With all the complaints heard around Silicon Valley about the tough IPO market, you'd think that when venture capitalists are fortunate enough to have a portfolio company achieve an IPO, they'd sell their shares. But, oftentimes the venture capitalists don't sell because they believe the IPO is just the beginning of a share rise.
That's the case of the private backers of video technology company DivX. John Tanner, DivX's CFO, told me this week at the Merriman Curhan Ford & Co. IP Video conference that he can't get them to let go and sell their shares.

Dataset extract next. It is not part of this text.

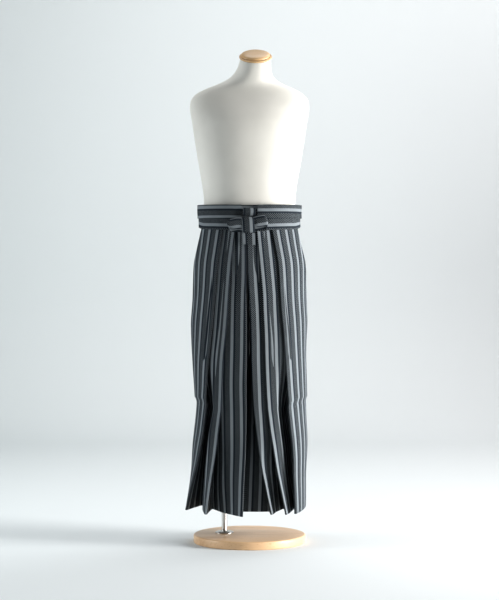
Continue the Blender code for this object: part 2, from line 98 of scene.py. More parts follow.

Zone Ventures, DivX's earliest venture capitalist, owned 29.2% of the company at the time of the IPO in September last year. The Los Angeles-based firm didn't sell a share and now owns 23% due to dilution. WI Harper and Insight Venture Partners each sold just 10% of their shares at the time of the offering and maintain 11.3% and 7.8% respectively. The shareholders filed a statement of ownership in recent days but there are no signs they plan to sell shares and increase the company's float.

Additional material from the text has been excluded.